What carries the argument
The incorporation of surrounding audio context into the classification step, applied to models that have first undergone in-domain pre-training on child-centered recordings.
If this is right
- In-domain pre-training on child-centered recordings yields higher accuracy than pre-training on adult speech alone.
- Context from neighboring utterances raises average F1 by 13.8 percentage points.
- An end-to-end pipeline that includes automatic segmentation still beats a rule-based baseline even after segmentation errors.
Where Pith is reading between the lines
- The method could support larger cross-linguistic studies of children's everyday language exposure without proportional increases in manual annotation effort.
- Performance may degrade further if the target recordings contain heavier background noise or different microphone placements than the training set.

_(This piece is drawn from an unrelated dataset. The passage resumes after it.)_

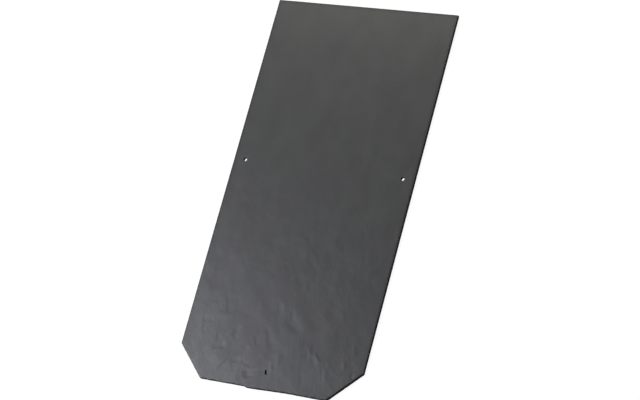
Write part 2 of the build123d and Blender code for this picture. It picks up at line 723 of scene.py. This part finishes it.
def build_slate():
    """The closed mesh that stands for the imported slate."""
    outline = bed_outline("slate")
    body = slate_body(outline)
    points = np.vstack(body.points)
    mesh = bpy.data.meshes.new("slate_dressed")
    mesh.from_pydata(points.tolist(), [], [tuple(int(number) for number in face) for face in body.faces])
    mesh.polygons.foreach_set("material_index", body.finishes)
    mesh.polygons.foreach_set("use_smooth", [True] * len(mesh.polygons))
    mesh.set_sharp_from_angle(angle=sharp_angle)
    margin = distance_inside(points[:, :2], outline)
    # The rim's wear, which darkens the face's colour as painted shade for the rim's dimmer sheen
    wear_and_shade = mesh.attributes.new("edge_wear_shade", "FLOAT", "POINT")
    wear_and_shade.data.foreach_set("value", 1 - smooth(margin, full_wear_shade_share * edge_wear_shade_width, edge_wear_shade_width))
    mesh.update()
    slate = bpy.data.objects.new("slate_dressed", mesh)
    bpy.context.scene.collection.objects.link(slate)
    return slate


def node(tree, kind, inputs=None, **properties):
    """Adds a shader node. A socket given as an input is linked, and any other value is set."""
    made = tree.nodes.new(kind)
    for name, value in properties.items():
        setattr(made, name, value)
    for name, value in (inputs or {}).items():
        if isinstance(value, bpy.types.NodeSocket):
            tree.links.new(value, made.inputs[name])
        else:
            made.inputs[name].default_value = value
    return made


def new_material(name):
    """An empty material, its node tree and the object coordinates in metres."""
    material = bpy.data.materials.new(name)
    material.use_nodes = True
    tree = material.node_tree
    tree.nodes.clear()
    place = node(tree, "ShaderNodeTexCoord").outputs["Object"]
    return material, tree, place


def surfaced(material, kind, inputs):
    """Puts a shader on the material's surface, and returns the material."""
    tree = material.node_tree
    shader = node(tree, kind, inputs)
    node(tree, "ShaderNodeOutputMaterial", {"Surface": shader.outputs[0]})
    return material


def noise_at(tree, place, size, detail=3.0, stretch=(1, 1, 1)):
    """Noise with features of the given size in metres, longer along an axis with a stretch over 1."""
    roughness = 0.55
    scaled = node(
        tree, "ShaderNodeMapping",
        {"Vector": place, "Scale": tuple(1 / factor for factor in stretch)},
    )
    made = node(
        tree, "ShaderNodeTexNoise",
        {"Vector": scaled.outputs["Vector"], "Scale": 1 / size, "Detail": detail, "Roughness": roughness},
    )
    return made.outputs["Fac"]


def ranged(tree, value, over, to):
    """Maps one range of a value to another, smoothly and held at the ends."""
    made = node(
        tree, "ShaderNodeMapRange",
        {"Value": value, "From Min": over[0], "From Max": over[1], "To Min": to[0], "To Max": to[1]},
        interpolation_type="SMOOTHSTEP",
    )
    return made.outputs["Result"]


def mixed(tree, share, first, second):
    """Mixes two colours, given as sockets or as plain RGB."""
    made = tree.nodes.new("ShaderNodeMix")
    made.data_type = "RGBA"
    sockets = [socket for socket in made.inputs if socket.type == "RGBA"]
    for socket, value in zip(sockets, (first, second)):
        if isinstance(value, bpy.types.NodeSocket):
            tree.links.new(value, socket)
        else:
            socket.default_value = (*value, 1)
    tree.links.new(share, made.inputs[0])
    return next(socket for socket in made.outputs if socket.type == "RGBA")


def bumped(tree, layers):
    """A chain of bumps from pairs of height socket and depth in metres."""
    normal = None
    for height, depth in layers:
        inputs = {"Height": height, "Distance": depth, "Strength": 1.0}
        if normal:
            inputs["Normal"] = normal
        normal = node(tree, "ShaderNodeBump", inputs).outputs["Normal"]
    return normal


# Colours of the sealed face: its two clouded greys, its stains and specks, and its rubbed rim, darker
# as painted shade for its dimmer sheen, with how far the rim goes towards its colour
face_violet = (0.0396, 0.0386, 0.0404)
face_green = (0.0396, 0.0410, 0.0394)
face_stain = (0.020, 0.020, 0.020)
face_speck = (0.052, 0.052, 0.052)
face_rubbed_shade = (0.010, 0.010, 0.011)
face_rubbed_shade_share = 0.75

# Colours of the broken edges, of the painted shade in the slot and of the bed: the darker and the
# paler grey, and the edges' layers and the bed's specks
edge_dark = (0.028, 0.028, 0.029)
edge_pale = (0.046, 0.046, 0.047)
edge_layer = (0.018, 0.018, 0.019)
slot_shade_dark = (0.006, 0.006, 0.006)
slot_shade_pale = (0.013, 0.013, 0.013)
bed_dark = (0.060, 0.060, 0.060)
bed_pale = (0.082, 0.082, 0.081)
bed_speck = (0.11, 0.11, 0.108)

# Sizes and depths of the textures that are too fine for the mesh. The thin layers in the edges and
# the threads of the felt are drawn out by their stretches.
peel_size = 5 * MM
peel_depth = 0.05 * MM
grain_size = 0.9 * MM
grain_depth = 0.012 * MM
grit_size = 0.7 * MM
grit_depth = 0.08 * MM
layer_size = 0.35 * MM
layer_depth = 0.05 * MM
layer_stretch = 30
thread_size = 0.9 * MM
thread_depth = 0.05 * MM
thread_stretch = 9


def face_material():
    """The sealed face: dark grey and satin, with a fine grain and faint clouding."""
    material, tree, place = new_material("slate_face")
    cloud_noise = noise_at(tree, place, size=70 * MM, detail=4, stretch=(1, 1.6, 1))
    stain_noise = noise_at(tree, place, size=24 * MM, stretch=(1, 1.5, 1))
    speck_noise = noise_at(tree, place, size=1.1 * MM, detail=2)
    gloss_noise = noise_at(tree, place, size=28 * MM, detail=4, stretch=(1, 1.8, 1))
    # The rim's wear mask: it darkens the colour below as painted shade for the rim's dimmer sheen
    worn_and_shaded = node(tree, "ShaderNodeAttribute", attribute_name="edge_wear_shade").outputs["Fac"]
    rubbing_and_shade = {0: worn_and_shaded, 1: face_rubbed_shade_share}
    rubbed = node(tree, "ShaderNodeMath", rubbing_and_shade, operation="MULTIPLY").outputs[0]
    colour = mixed(tree, ranged(tree, cloud_noise, over=(0.35, 0.65), to=(0, 1)), face_violet, face_green)
    colour = mixed(tree, ranged(tree, stain_noise, over=(0.3, 0.7), to=(0, 0.24)), colour, face_stain)
    colour = mixed(tree, ranged(tree, speck_noise, over=(0.6, 0.74), to=(0, 0.5)), colour, face_speck)
    colour = mixed(tree, rubbed, colour, face_rubbed_shade)
    roughness = ranged(tree, gloss_noise, over=(0.3, 0.7), to=(0.31, 0.33))
    peel = noise_at(tree, place, peel_size, stretch=(1, 1.5, 1))
    grain = noise_at(tree, place, grain_size, detail=2)
    normal = bumped(tree, [(peel, peel_depth), (grain, grain_depth)])
    return surfaced(
        material, "ShaderNodeBsdfPrincipled",
        {"Base Color": colour, "Roughness": roughness, "Normal": normal, "IOR": 1.5},
    )


def broken_material():
    """The cut and broken edges: dull dark body with fine layers and grit."""
    material, tree, place = new_material("slate_broken_edge")
    grit = noise_at(tree, place, grit_size)
    layers = noise_at(tree, place, layer_size, detail=2, stretch=(layer_stretch, layer_stretch, 1))
    colour = mixed(tree, ranged(tree, grit, over=(0.3, 0.7), to=(0, 1)), edge_dark, edge_pale)
    colour = mixed(tree, ranged(tree, layers, over=(0.45, 0.65), to=(0, 0.5)), colour, edge_layer)
    normal = bumped(tree, [(layers, layer_depth), (grit, grit_depth)])
    return surfaced(
        material, "ShaderNodeBsdfPrincipled",
        {"Base Color": colour, "Roughness": 0.85, "Normal": normal, "Specular IOR Level": 0.2},
    )


def slot_shade_material():
    """The narrow slot's wall and lip: dull, with a nearly black colour that paints the shade inside the
    slot.
    """
    material, tree, place = new_material("slate_slot_painted_shade")
    grit = noise_at(tree, place, grit_size)
    colour = mixed(tree, ranged(tree, grit, over=(0.3, 0.7), to=(0, 1)), slot_shade_dark, slot_shade_pale)
    return surfaced(
        material, "ShaderNodeBsdfPrincipled",
        {
            "Base Color": colour, "Roughness": 0.9, "Normal": bumped(tree, [(grit, grit_depth)]),
            "Specular IOR Level": 0.1,
        },
    )


def bed_material():
    """The unsealed bed: dull, a little paler, clouded, with the print of the felt it was pressed on."""
    material, tree, place = new_material("slate_bed")
    cloud_noise = noise_at(tree, place, size=60 * MM, detail=5)
    speck_noise = noise_at(tree, place, size=1.4 * MM)
    colour = mixed(tree, ranged(tree, cloud_noise, over=(0.3, 0.7), to=(0, 1)), bed_dark, bed_pale)
    colour = mixed(tree, ranged(tree, speck_noise, over=(0.58, 0.72), to=(0, 0.4)), colour, bed_speck)
    warp = noise_at(tree, place, thread_size, detail=1, stretch=(1, thread_stretch, 1))
    weft = noise_at(tree, place, thread_size, detail=1, stretch=(thread_stretch, 1, 1))
    normal = bumped(tree, [(warp, thread_depth), (weft, thread_depth)])
    return surfaced(
        material, "ShaderNodeBsdfPrincipled",
        {"Base Color": colour, "Roughness": 0.8, "Normal": normal, "Specular IOR Level": 0.3},
    )


# Studio: the floor, its own grey, and the part of its white that only the camera and reflections see;
# the even light of the world; and how far the lights stand off
floor_size = 6.0
floor_gap = 0.05 * MM
floor_grey = 0.1
floor_glow = 0.94
world_strength = 0.155
light_distance = 2.6


def floor_material():
    """White to the camera and in reflections, and a plain grey that catches the shadow beneath."""
    material, tree, _ = new_material("studio_floor")
    path = node(tree, "ShaderNodeLightPath")
    seen = path.outputs["Is Camera Ray"]
    for other in ("Is Glossy Ray", "Is Transmission Ray"):
        both = {0: seen, 1: path.outputs[other]}
        seen = node(tree, "ShaderNodeMath", both, operation="MAXIMUM").outputs[0]
    strength = node(tree, "ShaderNodeMath", {0: seen, 1: floor_glow}, operation="MULTIPLY").outputs[0]
    glow = node(tree, "ShaderNodeEmission", {"Color": (1, 1, 1, 1), "Strength": strength})
    matt = node(tree, "ShaderNodeBsdfDiffuse", {"Color": (floor_grey, floor_grey, floor_grey, 1)})
    return surfaced(material, "ShaderNodeAddShader", {0: glow.outputs[0], 1: matt.outputs[0]})


def build_floor():
    """A flat floor just under the bed."""
    half = floor_size / 2
    mesh = bpy.data.meshes.new("studio_floor")
    level = cad_low.z - floor_gap
    corners = [(-half, -half, level), (half, -half, level), (half, half, level), (-half, half, level)]
    mesh.from_pydata(corners, [], [(0, 1, 2, 3)])
    mesh.materials.append(floor_material())
    floor = bpy.data.objects.new("studio_floor", mesh)
    bpy.context.scene.collection.objects.link(floor)


def build_world():
    """White behind the floor, and a plain even light on the object."""
    world = bpy.data.worlds.new("studio")
    bpy.context.scene.world = world
    world.use_nodes = True
    tree = world.node_tree
    tree.nodes.clear()
    seen = node(tree, "ShaderNodeLightPath").outputs["Is Camera Ray"]
    strength = ranged(tree, seen, over=(0, 1), to=(world_strength, 1))
    background = node(tree, "ShaderNodeBackground", {"Color": (1, 1, 1, 1), "Strength": strength})
    node(tree, "ShaderNodeOutputWorld", {"Surface": background.outputs[0]})


def way_to(azimuth, elevation):
    """The way from the slate to a place. The azimuth turns from the tail to the right side."""
    level = cos(elevation)
    return Vector((sin(azimuth) * level, -cos(azimuth) * level, sin(elevation)))


def soft_light(name, azimuth, elevation, size, brightness, colour=(1, 1, 1)):
    """A square soft box that looks at the slate, with its angles in degrees.

    At a brightness of 1 its own face would be white.
    """
    way = way_to(radians(azimuth), radians(elevation))
    data = bpy.data.lights.new(name, "AREA")
    data.shape = "SQUARE"
    data.size = size
    data.energy = brightness * pi * size ** 2
    data.color = colour
    lamp = bpy.data.objects.new(name, data)
    lamp.location = way * light_distance
    lamp.rotation_mode = "QUATERNION"
    lamp.rotation_quaternion = (-way).to_track_quat("-Z", "Y")
    bpy.context.scene.collection.objects.link(lamp)


# The camera, fitted to the photograph: the lens on its sensor in mm, the point of the bed's plane
# that it aims at, and where it stands from there
camera_sensor = 36
camera_lens = 127.85
camera_aim = Vector((6.94, -6.07, 0)) * MM
camera_distance = 3.321
camera_azimuth = radians(61.310)
camera_elevation = radians(58.213)
camera_roll = radians(-49.668)


def build_camera():
    """The camera at the photograph's viewing angle. The slate lies askew there, so it is rolled."""
    way = way_to(camera_azimuth, camera_elevation)
    data = bpy.data.cameras.new("camera")
    data.sensor_width = camera_sensor
    data.lens = camera_lens
    camera = bpy.data.objects.new("camera", data)
    camera.location = camera_aim + way * camera_distance
    camera.rotation_mode = "QUATERNION"
    roll = Quaternion((0, 0, 1), camera_roll)
    camera.rotation_quaternion = (-way).to_track_quat("-Z", "Y") @ roll
    bpy.context.scene.collection.objects.link(camera)
    bpy.context.scene.camera = camera


slate = build_slate()
for material in (face_material(), broken_material(), bed_material(), slot_shade_material()):
    slate.data.materials.append(material)
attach(slate, "root")
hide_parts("slate")

build_floor()
build_world()
soft_light(
    "side_light", azimuth=283.8, elevation=44.5, size=1.4, brightness=8.7, colour=(0.95, 0.965, 1.075),
)
soft_light(
    "head_light", azimuth=209.9, elevation=33.6, size=1.0, brightness=15.0, colour=(1.03, 1.03, 0.94),
)
build_camera()

bpy.context.scene.view_settings.view_transform = "Standard"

- Extending the context window size or combining it with speaker diarization outputs could produce additional gains.
Load-bearing premise
The manual labels supplied with the 182-child multilingual dataset correctly identify which utterances are directed at the child.
What would settle it
Running the context-aware model on a fresh collection of long-form recordings whose addressee labels were produced by multiple independent human listeners and observing no F1 improvement relative to a context-free model.
Figures
read the original abstract
Automatically distinguishing child-directed speech from adult-directed speech in long-form recordings is key to scalable analyses of children's language environments. Existing approaches process utterances in isolation and have been evaluated primarily on English. We address these gaps along three dimensions. First, we fine-tune and evaluate six-self supervised models on a multilingual dataset of 182 children, showing that in-domain pre-training on child-centered recordings substantially outperforms models trained on adult speech. Second, we demonstrate that incorporating surrounding context substantially improves classification, with an absolute gain of 13.8% in average F1-score. Third, we evaluate our model in a realistic end-to-end pipeline, from adult speech detection to addressee classification, showing that performance drops under automatic segmentation but still consistently outperforms a rule-based baseline.
Editorial analysis
A structured set of objections, weighed in public.
Referee Report
Summary. The paper evaluates six self-supervised speech models fine-tuned on a multilingual dataset of 182 children for distinguishing child-directed from adult-directed speech in long-form recordings. It reports that in-domain pre-training outperforms adult-speech models, that adding surrounding context yields a 13.8% absolute gain in average F1-score, and that the resulting system outperforms a rule-based baseline in a realistic end-to-end pipeline from adult-speech detection to addressee classification.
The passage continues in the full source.